Third, determine notification requirements. Depending on the type of data exposed, you may have regulatory notification obligations under GDPR, HIPAA, state breach notification laws, or other frameworks.

Fourth, conduct a root cause analysis. Understand why the misconfiguration existed and why your existing controls did not catch it. Use this analysis to implement the preventive controls that will stop recurrence.

Fifth, implement continuous monitoring and testing to ensure the fix holds and that similar misconfigurations elsewhere in your environment are identified and resolved.

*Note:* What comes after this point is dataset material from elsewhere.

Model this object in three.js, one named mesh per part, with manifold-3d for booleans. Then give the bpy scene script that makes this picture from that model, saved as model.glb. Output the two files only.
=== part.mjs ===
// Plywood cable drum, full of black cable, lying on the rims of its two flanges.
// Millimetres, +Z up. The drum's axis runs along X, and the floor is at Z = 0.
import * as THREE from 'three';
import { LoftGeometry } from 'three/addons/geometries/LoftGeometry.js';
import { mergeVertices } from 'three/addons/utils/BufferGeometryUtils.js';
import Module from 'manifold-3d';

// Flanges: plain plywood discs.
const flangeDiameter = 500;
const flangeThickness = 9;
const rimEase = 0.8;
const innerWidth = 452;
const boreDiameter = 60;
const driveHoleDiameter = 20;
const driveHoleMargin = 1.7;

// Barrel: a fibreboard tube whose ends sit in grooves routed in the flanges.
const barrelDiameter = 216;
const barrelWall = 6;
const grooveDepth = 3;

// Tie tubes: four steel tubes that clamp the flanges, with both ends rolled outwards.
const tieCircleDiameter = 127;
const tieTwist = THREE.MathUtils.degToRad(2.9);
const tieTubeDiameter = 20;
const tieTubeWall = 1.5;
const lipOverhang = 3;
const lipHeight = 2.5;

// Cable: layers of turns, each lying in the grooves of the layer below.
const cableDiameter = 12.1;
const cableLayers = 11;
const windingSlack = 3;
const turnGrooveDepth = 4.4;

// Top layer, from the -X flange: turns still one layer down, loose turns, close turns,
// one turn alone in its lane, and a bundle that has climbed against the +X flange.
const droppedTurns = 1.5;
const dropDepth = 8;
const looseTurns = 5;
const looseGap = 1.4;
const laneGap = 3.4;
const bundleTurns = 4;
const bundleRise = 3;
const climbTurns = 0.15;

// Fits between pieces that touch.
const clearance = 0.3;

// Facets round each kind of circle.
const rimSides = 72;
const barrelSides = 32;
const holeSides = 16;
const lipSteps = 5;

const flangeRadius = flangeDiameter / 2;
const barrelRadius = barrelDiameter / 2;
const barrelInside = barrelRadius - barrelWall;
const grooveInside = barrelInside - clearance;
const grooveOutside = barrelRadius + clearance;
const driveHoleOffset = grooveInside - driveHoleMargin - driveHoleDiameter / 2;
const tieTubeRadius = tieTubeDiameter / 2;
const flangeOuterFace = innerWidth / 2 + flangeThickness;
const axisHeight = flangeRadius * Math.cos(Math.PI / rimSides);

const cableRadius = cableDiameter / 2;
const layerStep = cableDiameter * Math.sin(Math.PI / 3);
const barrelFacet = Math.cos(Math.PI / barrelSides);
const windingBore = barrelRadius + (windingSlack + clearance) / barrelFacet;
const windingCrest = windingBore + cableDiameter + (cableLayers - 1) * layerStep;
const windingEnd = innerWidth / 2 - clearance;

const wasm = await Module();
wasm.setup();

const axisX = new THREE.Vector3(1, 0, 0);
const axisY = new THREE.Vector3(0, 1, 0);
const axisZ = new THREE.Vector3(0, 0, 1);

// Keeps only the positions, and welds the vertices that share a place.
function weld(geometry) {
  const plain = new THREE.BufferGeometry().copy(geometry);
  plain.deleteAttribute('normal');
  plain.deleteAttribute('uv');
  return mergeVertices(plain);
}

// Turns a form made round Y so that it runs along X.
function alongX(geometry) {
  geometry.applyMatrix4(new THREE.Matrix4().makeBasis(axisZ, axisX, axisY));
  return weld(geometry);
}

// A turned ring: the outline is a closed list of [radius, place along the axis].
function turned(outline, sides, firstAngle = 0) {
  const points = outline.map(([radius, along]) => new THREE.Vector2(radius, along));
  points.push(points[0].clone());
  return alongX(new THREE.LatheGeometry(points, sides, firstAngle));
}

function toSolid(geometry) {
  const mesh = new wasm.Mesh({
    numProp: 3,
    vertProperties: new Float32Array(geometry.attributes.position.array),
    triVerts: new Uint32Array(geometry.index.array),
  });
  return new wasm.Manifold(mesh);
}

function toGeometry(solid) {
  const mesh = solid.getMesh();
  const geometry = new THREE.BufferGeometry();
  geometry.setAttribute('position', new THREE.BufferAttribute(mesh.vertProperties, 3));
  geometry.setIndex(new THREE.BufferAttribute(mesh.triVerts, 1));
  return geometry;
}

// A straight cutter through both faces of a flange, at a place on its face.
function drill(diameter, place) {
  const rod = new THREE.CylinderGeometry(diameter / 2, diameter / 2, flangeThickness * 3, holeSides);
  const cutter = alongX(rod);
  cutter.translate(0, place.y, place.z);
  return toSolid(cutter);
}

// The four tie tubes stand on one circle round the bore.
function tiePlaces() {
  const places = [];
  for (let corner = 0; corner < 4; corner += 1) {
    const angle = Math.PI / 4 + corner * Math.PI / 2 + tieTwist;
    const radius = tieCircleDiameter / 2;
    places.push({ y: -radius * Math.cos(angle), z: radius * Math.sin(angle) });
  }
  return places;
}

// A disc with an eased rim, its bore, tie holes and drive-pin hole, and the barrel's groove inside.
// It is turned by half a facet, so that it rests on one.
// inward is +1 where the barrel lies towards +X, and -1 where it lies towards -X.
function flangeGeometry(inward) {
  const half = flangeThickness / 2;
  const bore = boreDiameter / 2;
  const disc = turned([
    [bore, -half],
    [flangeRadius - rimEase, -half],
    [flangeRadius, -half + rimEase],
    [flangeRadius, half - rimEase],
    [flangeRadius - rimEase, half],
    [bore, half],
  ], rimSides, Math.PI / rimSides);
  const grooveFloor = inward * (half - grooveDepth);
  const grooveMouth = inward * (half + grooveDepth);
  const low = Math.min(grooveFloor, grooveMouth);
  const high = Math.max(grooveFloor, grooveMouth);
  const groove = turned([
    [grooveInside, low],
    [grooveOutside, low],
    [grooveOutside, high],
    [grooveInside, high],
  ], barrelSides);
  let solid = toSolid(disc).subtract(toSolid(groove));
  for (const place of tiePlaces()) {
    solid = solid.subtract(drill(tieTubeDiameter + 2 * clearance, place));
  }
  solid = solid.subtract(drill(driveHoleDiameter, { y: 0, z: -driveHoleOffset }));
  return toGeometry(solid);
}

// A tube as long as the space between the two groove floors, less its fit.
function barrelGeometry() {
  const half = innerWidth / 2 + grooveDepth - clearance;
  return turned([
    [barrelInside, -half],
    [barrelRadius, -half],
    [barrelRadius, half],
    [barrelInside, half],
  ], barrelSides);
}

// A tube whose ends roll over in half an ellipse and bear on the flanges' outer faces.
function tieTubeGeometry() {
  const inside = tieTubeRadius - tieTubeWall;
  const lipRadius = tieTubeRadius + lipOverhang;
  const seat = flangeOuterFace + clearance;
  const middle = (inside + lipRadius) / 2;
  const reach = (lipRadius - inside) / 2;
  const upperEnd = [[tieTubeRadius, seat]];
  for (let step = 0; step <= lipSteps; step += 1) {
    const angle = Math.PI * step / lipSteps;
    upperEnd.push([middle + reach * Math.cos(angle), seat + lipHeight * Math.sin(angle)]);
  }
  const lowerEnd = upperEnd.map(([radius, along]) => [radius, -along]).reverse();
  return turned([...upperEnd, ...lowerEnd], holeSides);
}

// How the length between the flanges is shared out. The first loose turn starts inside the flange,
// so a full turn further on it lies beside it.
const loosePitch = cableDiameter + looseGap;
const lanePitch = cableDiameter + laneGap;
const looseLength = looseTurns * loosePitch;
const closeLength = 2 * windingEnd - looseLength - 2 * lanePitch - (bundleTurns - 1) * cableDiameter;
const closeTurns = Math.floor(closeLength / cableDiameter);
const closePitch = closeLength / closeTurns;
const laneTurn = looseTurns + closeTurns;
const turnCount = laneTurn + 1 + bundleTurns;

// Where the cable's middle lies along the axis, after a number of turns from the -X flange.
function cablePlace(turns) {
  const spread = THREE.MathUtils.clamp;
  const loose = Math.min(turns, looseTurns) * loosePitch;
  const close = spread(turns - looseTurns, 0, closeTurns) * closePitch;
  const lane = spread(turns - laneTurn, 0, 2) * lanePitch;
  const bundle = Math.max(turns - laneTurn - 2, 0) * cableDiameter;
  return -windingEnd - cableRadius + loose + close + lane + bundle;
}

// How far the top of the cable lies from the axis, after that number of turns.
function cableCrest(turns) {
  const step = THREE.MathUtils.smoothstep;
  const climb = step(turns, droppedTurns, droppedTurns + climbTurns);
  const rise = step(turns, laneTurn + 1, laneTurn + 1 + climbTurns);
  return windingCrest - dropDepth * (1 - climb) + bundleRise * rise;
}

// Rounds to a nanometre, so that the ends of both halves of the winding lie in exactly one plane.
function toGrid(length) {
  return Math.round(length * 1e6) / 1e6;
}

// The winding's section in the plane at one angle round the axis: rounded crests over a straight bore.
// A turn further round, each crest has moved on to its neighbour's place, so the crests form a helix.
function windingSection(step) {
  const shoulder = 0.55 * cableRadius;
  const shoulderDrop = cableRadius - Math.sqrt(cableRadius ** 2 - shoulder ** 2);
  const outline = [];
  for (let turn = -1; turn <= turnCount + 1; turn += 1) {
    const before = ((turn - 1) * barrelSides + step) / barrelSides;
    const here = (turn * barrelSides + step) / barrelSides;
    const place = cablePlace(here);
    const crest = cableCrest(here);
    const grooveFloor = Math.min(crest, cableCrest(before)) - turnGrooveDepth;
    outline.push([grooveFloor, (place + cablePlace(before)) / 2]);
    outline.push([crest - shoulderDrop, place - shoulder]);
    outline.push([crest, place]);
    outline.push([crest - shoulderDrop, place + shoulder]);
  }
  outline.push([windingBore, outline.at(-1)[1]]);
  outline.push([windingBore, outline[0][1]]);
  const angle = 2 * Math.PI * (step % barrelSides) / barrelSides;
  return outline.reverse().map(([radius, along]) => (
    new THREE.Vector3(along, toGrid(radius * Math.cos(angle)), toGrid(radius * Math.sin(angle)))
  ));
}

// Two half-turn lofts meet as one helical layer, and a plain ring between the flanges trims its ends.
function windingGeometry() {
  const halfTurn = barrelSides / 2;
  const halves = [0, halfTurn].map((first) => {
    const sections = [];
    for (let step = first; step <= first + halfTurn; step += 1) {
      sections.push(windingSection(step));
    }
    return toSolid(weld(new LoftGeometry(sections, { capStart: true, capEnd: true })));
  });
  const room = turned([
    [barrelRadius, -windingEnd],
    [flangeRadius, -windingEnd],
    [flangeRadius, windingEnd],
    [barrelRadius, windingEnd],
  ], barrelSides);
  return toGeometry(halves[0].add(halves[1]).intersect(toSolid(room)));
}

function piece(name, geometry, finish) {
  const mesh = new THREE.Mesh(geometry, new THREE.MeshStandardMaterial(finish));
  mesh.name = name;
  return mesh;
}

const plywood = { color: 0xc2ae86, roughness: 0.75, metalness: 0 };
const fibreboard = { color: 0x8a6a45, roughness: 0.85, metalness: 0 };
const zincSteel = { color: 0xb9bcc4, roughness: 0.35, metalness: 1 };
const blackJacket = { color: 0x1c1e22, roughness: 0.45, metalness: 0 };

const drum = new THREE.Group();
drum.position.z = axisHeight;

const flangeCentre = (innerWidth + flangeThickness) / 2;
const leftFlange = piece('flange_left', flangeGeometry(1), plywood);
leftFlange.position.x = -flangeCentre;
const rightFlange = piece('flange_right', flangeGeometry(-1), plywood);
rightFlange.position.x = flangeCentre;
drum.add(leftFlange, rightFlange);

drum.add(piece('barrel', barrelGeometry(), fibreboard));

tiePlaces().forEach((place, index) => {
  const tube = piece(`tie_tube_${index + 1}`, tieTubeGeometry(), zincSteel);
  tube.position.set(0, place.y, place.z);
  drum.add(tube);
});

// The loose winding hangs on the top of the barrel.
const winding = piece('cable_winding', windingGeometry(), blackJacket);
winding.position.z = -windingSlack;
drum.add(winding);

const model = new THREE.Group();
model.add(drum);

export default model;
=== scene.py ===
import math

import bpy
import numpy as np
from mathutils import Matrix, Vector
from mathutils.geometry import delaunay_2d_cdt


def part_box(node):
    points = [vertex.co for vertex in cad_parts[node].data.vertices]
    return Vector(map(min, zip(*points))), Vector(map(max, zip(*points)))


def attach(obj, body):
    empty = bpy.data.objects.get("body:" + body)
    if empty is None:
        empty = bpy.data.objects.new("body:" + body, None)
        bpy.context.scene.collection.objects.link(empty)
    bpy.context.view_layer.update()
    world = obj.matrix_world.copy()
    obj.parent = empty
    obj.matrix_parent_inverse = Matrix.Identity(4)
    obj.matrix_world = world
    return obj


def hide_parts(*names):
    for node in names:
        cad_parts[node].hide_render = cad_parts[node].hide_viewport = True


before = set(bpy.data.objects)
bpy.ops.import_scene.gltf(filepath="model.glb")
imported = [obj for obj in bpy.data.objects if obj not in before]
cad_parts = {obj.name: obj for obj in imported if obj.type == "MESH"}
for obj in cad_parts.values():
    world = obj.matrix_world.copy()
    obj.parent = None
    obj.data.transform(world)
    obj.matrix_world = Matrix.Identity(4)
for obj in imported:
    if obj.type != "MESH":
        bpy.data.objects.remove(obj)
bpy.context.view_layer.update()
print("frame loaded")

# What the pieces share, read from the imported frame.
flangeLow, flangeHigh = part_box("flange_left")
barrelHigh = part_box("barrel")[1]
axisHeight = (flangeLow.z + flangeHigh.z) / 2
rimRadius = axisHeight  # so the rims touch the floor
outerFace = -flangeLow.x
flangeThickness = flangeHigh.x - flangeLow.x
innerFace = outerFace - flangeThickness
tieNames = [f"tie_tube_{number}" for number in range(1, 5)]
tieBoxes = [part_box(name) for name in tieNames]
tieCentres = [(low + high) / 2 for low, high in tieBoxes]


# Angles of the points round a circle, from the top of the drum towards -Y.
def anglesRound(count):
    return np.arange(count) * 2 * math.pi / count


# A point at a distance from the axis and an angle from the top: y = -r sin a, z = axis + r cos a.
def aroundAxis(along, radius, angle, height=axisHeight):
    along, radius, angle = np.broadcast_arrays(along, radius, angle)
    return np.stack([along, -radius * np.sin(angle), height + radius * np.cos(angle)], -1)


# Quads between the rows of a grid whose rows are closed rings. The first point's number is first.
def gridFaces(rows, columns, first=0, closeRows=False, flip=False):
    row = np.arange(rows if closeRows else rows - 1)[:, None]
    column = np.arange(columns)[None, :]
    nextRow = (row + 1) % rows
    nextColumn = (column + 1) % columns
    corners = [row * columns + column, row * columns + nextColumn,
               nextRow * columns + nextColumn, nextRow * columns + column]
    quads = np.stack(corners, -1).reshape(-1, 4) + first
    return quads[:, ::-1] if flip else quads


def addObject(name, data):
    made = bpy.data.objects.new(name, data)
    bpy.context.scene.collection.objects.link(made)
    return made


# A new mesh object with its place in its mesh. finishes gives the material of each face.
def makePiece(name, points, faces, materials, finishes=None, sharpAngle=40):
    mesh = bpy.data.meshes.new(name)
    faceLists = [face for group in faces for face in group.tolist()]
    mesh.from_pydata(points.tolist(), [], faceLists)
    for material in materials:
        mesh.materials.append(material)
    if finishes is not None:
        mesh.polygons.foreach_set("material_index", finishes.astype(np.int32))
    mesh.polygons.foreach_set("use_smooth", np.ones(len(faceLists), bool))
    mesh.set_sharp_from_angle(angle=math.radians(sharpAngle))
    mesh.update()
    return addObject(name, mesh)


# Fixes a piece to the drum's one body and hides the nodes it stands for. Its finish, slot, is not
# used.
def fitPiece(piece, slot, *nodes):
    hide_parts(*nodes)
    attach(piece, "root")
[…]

Frequently Asked Questions

How quickly can cloud misconfigurations be exploited after they are introduced? Automated scanners continuously probe the internet for common misconfigurations. A publicly accessible S3 bucket can be discovered within hours of creation. There is essentially no grace period. Are cloud providers responsible for preventing misconfigurations? No. Under the shared responsibility model, cloud providers secure the infrastructure, but configuration of services within the infrastructure is the customer's responsibility. Misconfiguring your S3 bucket or IAM roles is your problem, not AWS's. Which cloud provider has the best security defaults? All major cloud providers have improved their defaults over time, but none are secure by default across all services. The safest approach is to define your own secure defaults through infrastructure as code templates rather than relying on provider defaults. How often should cloud security configurations be reviewed? Continuously. Configuration changes happen too frequently for periodic reviews to be effective. Automated continuous monitoring is the only approach that provides meaningful coverage.